En 1993, il est chargé de créer le visuel de la marque de soda pour ceux de la Génération X, OK Soda. Il s'agit d'une marque de soft drink lancée par Coca-Cola et destinée à cette génération alors adolescente ou jeune adulte. Afin de redorer sa notoriété auprès de tous ces jeunes anti-capitalistes, le groupe Coca-Cola décide d'aller au total opposé des autres campagnes marketing prônant la transparence et voulant éviter la manipulation marketing. Afin de plaire à toute cette génération, la multinationale a décidé de faire appel à des artistes représentatifs de cette génération. Voilà comme lui et Charles Burns (Black Hole) ont créé des visuels pour la marque.

Dans les années 90, Clowes a commencé une carrière de scénariste pour le cinéma mais le premier film dans lequel il est crédité ne sort qu'en 2001. Il s'agit de l'adapation (apparemment très réussie) de Terry Zwigoff qui adaptera par la suite une autre oeuvre de Clowes Ghost World, sa BD culte. Le film a été mis en scène par , Art School Confidential. Cette année devrait sortir Wilson, écrit par par Clowes et réalisé par Craig Johnson ( True Adolescents...).
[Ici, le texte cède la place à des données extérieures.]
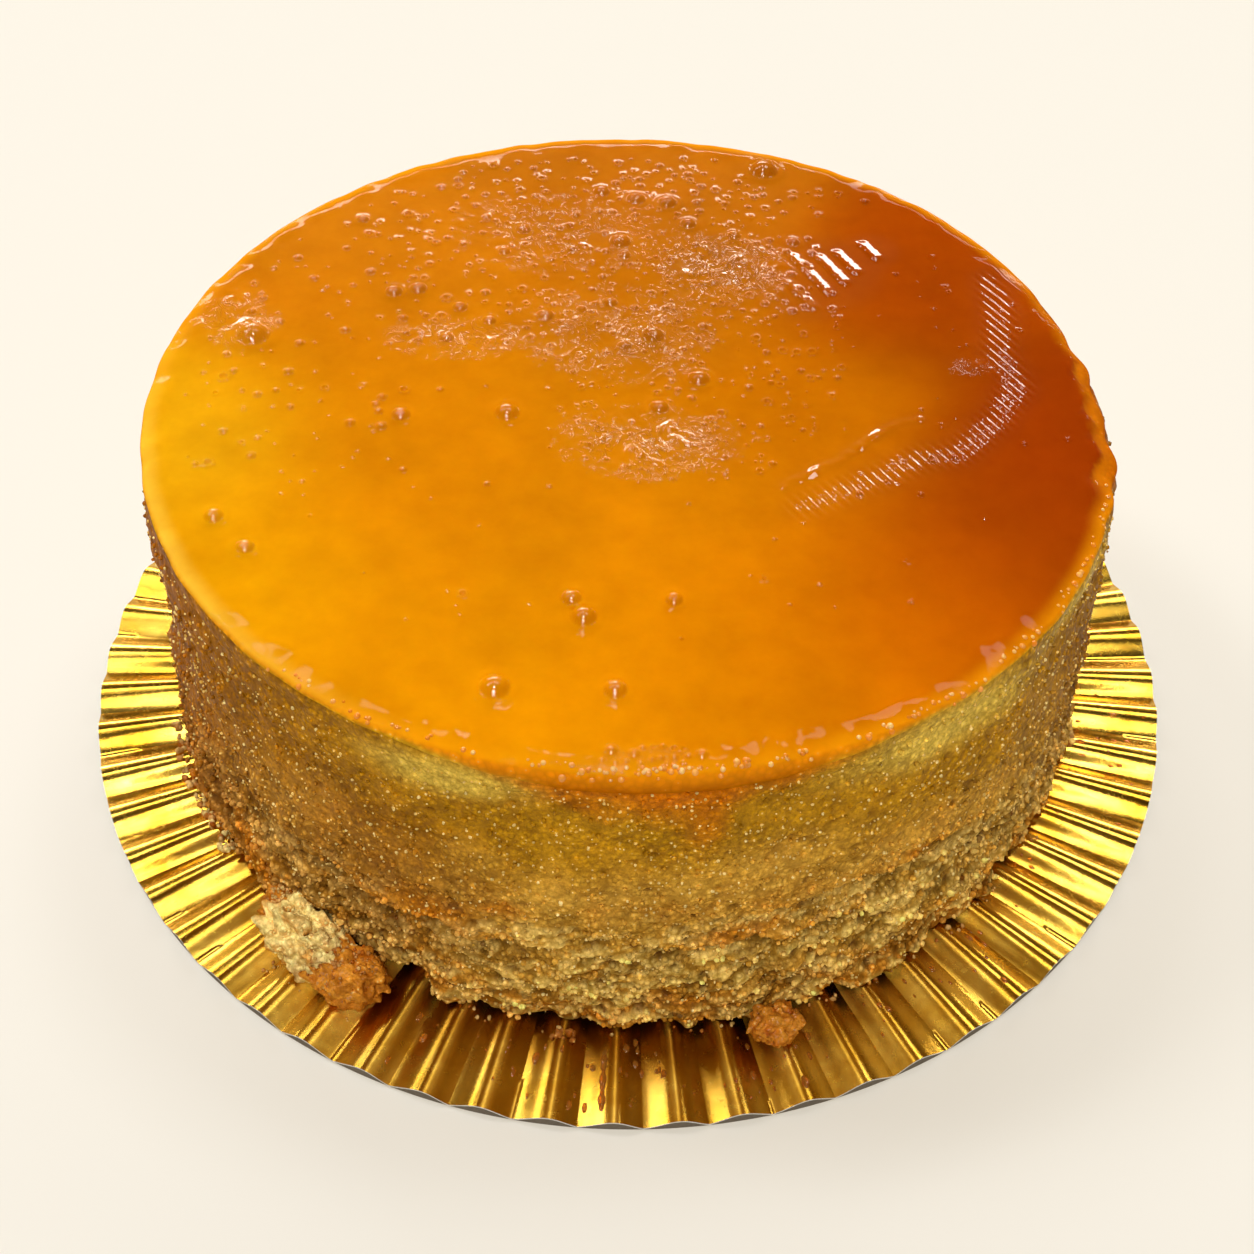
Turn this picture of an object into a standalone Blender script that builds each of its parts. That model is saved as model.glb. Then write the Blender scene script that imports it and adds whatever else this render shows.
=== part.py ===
"""Leche flan cake: custard sponge under a caramel layer, on its fluted gold cake board.

Metres, +Z up.  The origin is the centre of the board's flat underside.  -Y is the
front, where the caramel is thickest over the edge and a crumb lies broken off.
"""
import math
import random

import bmesh
import bpy
from mathutils import Vector, noise

MM = 0.001
GAP = 0.3 * MM

# Cake board: an 8 inch card disc, pressed into radial flutes outside the cake
BOARD_RADIUS = 101.5 * MM
FLUTES = 60
STEPS_PER_FLUTE = 6
FIRST_VALLEY = math.radians(169.55)
VALLEY_TOP = 0.7 * MM
CREST_TOP = 2.4 * MM
HUMP_ROUNDNESS = 0.45
FULL_FLUTE_RADIUS = 80 * MM
FLAT_RADIUS = 74 * MM

# Cake: nearly a cylinder, a little wider at the base, its top sloping down to +X
AROUND = 144
CAKE_CENTRE = Vector((0.0, 0.7 * MM))
BASE_RADIUS = 84.1 * MM
TOP_RADIUS = 82.5 * MM
BASE_Z = CREST_TOP + GAP
TOP_Z = 66.6 * MM
TOP_SLOPE = Vector((-0.0168, 0.009))
SIDE_RINGS = 18

# Relief of the crumb side: rounded lumps of two sizes, coarser towards the base
LUMP_SIZE = 17 * MM
LUMP_HEIGHT = 1.3 * MM
LUMPS_END = 0.85
CRAG_SIZE = 5.5 * MM
CRAG_HEIGHT = 1.6 * MM
CRAG_OFFSET = Vector((7, 3, 5))
CRAGS_END = 0.92
UPPER_CRAG_SHARE = 0.35
FLATTEN = Vector((1, 1, 1.6))
BASE_CRAG_HEIGHT = 3.0 * MM
BASE_CRAG_REACH = 6 * MM
BASE_CRAG_BIAS = 0.1
BASE_CRAG_OFFSET = Vector((1, 9, 2))
LEDGE_FALL = 13 * MM
LEDGE_RISE = 2 * MM
LEDGE_WAVE = 1.6 * MM

# Ledges where crumb broke away below a step: angle, half width, height, depth
LEDGES = [
    (-114, 16, 23 * MM, 2.0 * MM),
    (-76, 15, 21 * MM, 2.1 * MM),
    (-58, 14, 29 * MM, 1.5 * MM),
    (35, 26, 19 * MM, 1.6 * MM),
    (128, 30, 26 * MM, 1.4 * MM),
]
# The bite out of the base edge beside the broken chunk: angle, half width, height, depth
NOTCH = (-117, 5.5, 6 * MM, 5 * MM)

# Caramel layer: thickness over the crumb, more where it runs over the edge
CORE_THICKNESS = 3.0 * MM
EDGE_THICKNESS = 2.2 * MM
EDGE_RIPPLE = 0.2 * MM
FRONT_RUN = (-87, 40, 3.6 * MM)
RIGHT_RUN = (5, 30, 1.6 * MM)
CORE_SHARE = 0.9
LIP = 0.5 * MM
EDGE_ROUND = 1.3 * MM
EDGE_DROP = 0.6 * MM
# The bench sunk along the right edge: angle, half width, how much wider it rounds
BENCH = (8, 42, 2.4 * MM)
BENCH_DROP = 0.9 * MM
BENCH_INSET = 1.5 * MM
SHOULDER_WIDTH = 1.6 * MM

# Lobes of set caramel along the right edge: angle, half width, reach
LOBES = [
    (26, 5, 0.4 * MM),
    (18, 5, 0.3 * MM),
    (9.5, 4.5, 1.1 * MM),
    (-0.5, 4, 0.6 * MM),
    (-8.5, 5, 1.3 * MM),
    (-15.5, 4, 0.8 * MM),
]

# The largest blisters on the caramel: x, y and radius
BLISTERS = [
    (-67 * MM, 17 * MM, 2.9 * MM),
    (26 * MM, 72 * MM, 2.7 * MM),
    (1 * MM, 61 * MM, 1.8 * MM),
    (7 * MM, 60 * MM, 1.8 * MM),
    (-2 * MM, 47 * MM, 2.0 * MM),
    (4 * MM, 19 * MM, 2.0 * MM),
    (5 * MM, -1 * MM, 1.7 * MM),
    (12 * MM, 7 * MM, 1.9 * MM),
    (-21 * MM, -3 * MM, 2.1 * MM),
    (-39 * MM, -4 * MM, 1.6 * MM),
    (-9 * MM, -47 * MM, 1.6 * MM),
    (-7 * MM, -51 * MM, 2.0 * MM),
    (-20 * MM, -66 * MM, 2.3 * MM),
    (-2 * MM, -66 * MM, 1.8 * MM),
    (7 * MM, -47 * MM, 1.4 * MM),
    (-67 * MM, -30 * MM, 1.6 * MM),
    (-61 * MM, -37 * MM, 1.5 * MM),
]
# The bubbly band across the back: centre, half sizes, how many, and their radii
BAND_CENTRE = Vector((-12 * MM, 40 * MM))
BAND_HALF = Vector((48 * MM, 30 * MM))
BAND_BLISTERS = 16
BAND_RADII = (1.1 * MM, 1.6 * MM)
BLISTER_SINK = 0.35
BLISTER_ROOT = 0.3
SEED = 7

# Chunks lying on the board: angle, distance, half sizes along, out and up, roughness
LEFT_CHUNK = [
    (-128.2, 89.0 * MM, Vector((7.4, 5.2, 6.3)) * MM, 0.55),
    (-121.5, 89.6 * MM, Vector((7.2, 5.0, 4.6)) * MM, 0.45),
    (-132.2, 87.4 * MM, Vector((4.0, 3.0, 5.5)) * MM, 0.55),
]
FRONT_CHUNK = [
    (-74.0, 88.8 * MM, Vector((4.2, 3.2, 3.4)) * MM, 0.5),
]
CHUNK_WOBBLE = 1.7
CHUNK_GRAIN = 4.3
CHUNK_CLEARANCE = 1.0 * MM
CHUNK_SINK = 0.75

GOLD = (0.83, 0.60, 0.20)
CUSTARD = (0.60, 0.42, 0.12)
AMBER = (0.85, 0.33, 0.02)
DRY_CRUMB = (0.78, 0.52, 0.20)
SOAKED_CRUMB = (0.60, 0.25, 0.06)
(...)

Clowes a eu une autre expérience cinématographique, mais à son insu cette fois. En 2012, Shia LaBeouf présente au festival de Cannes un court-métrage qu'il a écrit et réalisé, Howard Cantour.com. En décembre 2013, la star de Transformers diffuse gratuitement son film sur internet. Les fans de comics indépendants notent immédiatement une ressemblance plus que flagrante entre l'histoire de LaBeouf et Justin M. Damiano, une histoire que Clowes avait réalisé pour une anthologie caritative. L'acteur retire alors son film de la toile prétextant qu'il n'a pas "copié" mais qu'il s'est "inspiré".

Cette petite anecdote (ah Shia, toujours là pour nous faire rire) ne fait qu'accentuer le fait que Clowes est un artiste qui a influencé une génération. Son humour et sa manière d'écrire sont des exemples à suivre mais qui arriveront toujours à vous amener quelques réflexions sur la société dans laquelle on vit. Ce n'est pas pour rien que son prochain album, Patience, est déjà l'une des BD les plus attendues de cette année qui commence.